**Task goal:**
In the listing below, identify each line with the word "between" and return those lines.

**Provided data:**
--------

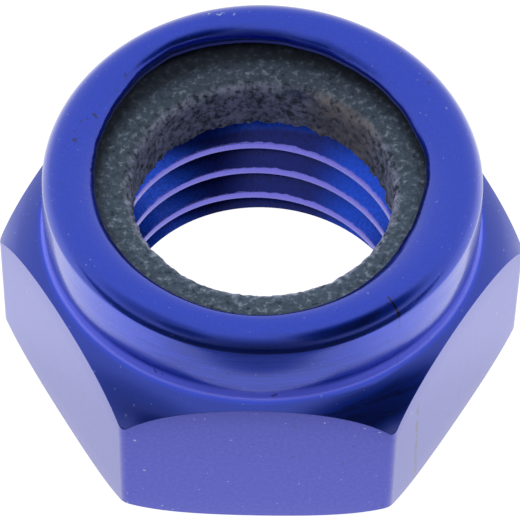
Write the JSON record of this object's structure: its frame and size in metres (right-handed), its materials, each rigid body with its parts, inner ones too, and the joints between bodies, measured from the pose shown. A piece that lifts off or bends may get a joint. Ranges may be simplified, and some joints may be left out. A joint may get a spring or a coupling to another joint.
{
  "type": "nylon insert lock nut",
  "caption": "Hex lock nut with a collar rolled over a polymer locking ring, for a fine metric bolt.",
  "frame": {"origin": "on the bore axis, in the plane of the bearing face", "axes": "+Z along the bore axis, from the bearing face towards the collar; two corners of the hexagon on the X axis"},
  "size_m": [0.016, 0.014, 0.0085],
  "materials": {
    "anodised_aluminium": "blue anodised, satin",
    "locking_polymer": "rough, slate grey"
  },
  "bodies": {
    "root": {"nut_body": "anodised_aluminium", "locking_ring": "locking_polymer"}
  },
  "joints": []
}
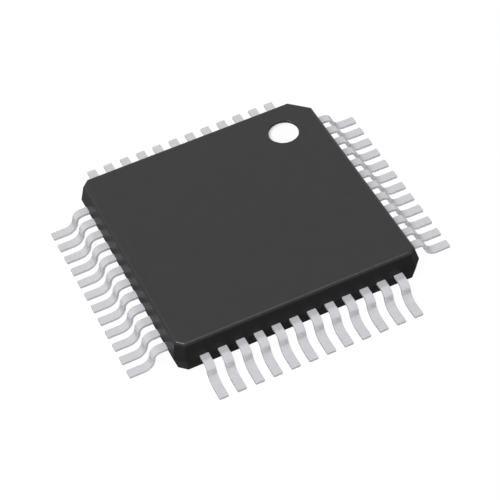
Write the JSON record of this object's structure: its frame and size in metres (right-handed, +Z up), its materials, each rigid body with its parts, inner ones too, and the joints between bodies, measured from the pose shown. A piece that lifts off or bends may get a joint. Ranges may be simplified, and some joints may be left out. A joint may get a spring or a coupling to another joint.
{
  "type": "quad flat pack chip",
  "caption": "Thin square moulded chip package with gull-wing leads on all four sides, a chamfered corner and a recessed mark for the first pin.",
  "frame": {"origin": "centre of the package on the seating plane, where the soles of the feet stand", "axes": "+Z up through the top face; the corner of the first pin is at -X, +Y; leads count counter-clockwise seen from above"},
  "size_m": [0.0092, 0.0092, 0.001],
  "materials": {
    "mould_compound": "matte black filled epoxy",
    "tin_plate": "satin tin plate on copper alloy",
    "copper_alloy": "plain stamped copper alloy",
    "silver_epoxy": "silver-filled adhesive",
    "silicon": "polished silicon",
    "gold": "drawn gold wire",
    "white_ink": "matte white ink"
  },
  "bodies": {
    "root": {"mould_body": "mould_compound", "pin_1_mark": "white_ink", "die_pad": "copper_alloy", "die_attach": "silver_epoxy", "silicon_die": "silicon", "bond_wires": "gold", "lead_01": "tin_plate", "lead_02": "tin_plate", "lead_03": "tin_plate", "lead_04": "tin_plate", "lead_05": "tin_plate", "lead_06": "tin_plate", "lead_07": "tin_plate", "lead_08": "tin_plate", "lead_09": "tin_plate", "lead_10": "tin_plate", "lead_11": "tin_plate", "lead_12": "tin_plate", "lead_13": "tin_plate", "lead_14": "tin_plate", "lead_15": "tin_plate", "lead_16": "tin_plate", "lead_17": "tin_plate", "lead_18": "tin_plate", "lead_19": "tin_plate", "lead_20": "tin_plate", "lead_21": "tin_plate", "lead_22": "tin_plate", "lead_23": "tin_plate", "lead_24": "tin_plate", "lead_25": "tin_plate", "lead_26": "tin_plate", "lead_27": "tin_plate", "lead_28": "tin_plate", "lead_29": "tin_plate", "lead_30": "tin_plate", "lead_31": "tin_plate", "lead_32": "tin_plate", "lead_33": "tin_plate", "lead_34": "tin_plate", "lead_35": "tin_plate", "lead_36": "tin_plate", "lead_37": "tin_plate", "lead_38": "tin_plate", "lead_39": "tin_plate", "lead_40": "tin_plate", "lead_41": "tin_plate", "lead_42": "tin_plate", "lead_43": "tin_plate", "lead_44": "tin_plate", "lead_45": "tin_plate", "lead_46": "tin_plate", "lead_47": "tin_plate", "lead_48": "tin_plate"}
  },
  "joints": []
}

--------

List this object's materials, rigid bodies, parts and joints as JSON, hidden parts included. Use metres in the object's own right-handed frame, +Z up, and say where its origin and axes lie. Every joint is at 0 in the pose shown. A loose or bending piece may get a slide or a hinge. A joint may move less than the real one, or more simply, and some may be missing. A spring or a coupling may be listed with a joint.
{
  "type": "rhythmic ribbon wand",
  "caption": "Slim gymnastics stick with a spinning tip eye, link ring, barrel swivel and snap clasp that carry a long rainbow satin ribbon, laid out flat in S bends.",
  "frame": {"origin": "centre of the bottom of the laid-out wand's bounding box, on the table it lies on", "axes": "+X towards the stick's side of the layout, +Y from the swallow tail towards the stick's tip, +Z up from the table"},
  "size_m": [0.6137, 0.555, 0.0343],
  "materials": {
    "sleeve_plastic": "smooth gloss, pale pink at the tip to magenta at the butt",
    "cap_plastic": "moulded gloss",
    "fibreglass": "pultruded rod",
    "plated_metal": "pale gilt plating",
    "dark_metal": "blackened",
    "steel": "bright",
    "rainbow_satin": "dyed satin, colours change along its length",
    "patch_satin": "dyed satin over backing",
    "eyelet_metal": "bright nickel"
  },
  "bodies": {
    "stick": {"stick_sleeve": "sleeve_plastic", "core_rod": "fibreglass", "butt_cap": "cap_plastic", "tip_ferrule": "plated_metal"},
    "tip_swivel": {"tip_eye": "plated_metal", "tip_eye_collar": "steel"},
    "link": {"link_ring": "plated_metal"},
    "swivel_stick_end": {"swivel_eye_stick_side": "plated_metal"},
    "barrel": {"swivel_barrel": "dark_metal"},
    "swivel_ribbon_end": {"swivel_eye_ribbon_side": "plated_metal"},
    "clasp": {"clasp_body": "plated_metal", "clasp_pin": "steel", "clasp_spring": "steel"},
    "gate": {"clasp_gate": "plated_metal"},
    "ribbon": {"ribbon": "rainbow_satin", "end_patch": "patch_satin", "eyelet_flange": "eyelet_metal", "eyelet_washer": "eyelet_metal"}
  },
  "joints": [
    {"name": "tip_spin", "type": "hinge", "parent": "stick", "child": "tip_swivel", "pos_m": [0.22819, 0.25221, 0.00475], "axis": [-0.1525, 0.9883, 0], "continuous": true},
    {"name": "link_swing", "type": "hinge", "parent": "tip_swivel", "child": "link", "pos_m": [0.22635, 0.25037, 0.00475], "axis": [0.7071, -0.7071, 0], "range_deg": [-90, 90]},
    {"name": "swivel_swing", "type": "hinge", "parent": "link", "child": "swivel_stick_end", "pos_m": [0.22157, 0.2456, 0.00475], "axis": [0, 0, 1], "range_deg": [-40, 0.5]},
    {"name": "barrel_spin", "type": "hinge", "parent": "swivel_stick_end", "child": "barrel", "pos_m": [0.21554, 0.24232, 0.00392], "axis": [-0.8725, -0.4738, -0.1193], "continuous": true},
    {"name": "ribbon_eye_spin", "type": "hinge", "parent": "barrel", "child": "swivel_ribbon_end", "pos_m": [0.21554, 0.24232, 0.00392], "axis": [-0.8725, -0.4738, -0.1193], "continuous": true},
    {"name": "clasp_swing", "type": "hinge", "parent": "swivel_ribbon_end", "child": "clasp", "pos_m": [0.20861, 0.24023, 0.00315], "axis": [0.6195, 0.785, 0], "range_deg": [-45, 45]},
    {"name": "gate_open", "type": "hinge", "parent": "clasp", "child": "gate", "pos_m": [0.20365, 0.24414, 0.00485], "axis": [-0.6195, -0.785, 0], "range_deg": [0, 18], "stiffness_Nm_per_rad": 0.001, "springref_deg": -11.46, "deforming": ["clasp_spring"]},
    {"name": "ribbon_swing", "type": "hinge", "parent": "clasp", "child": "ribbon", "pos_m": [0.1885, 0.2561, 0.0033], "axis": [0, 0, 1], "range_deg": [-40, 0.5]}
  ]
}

--------

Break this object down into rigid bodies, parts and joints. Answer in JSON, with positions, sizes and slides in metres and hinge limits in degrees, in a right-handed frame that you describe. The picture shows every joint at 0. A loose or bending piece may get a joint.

--------

**Correct response:**
Write the JSON record of this object's structure: its frame and size in metres (right-handed), its materials, each rigid body with its parts, inner ones too, and the joints between bodies, measured from the pose shown. A piece that lifts off or bends may get a joint. Ranges may be simplified, and some joints may be left out. A joint may get a spring or a coupling to another joint.
Write the JSON record of this object's structure: its frame and size in metres (right-handed, +Z up), its materials, each rigid body with its parts, inner ones too, and the joints between bodies, measured from the pose shown. A piece that lifts off or bends may get a joint. Ranges may be simplified, and some joints may be left out. A joint may get a spring or a coupling to another joint.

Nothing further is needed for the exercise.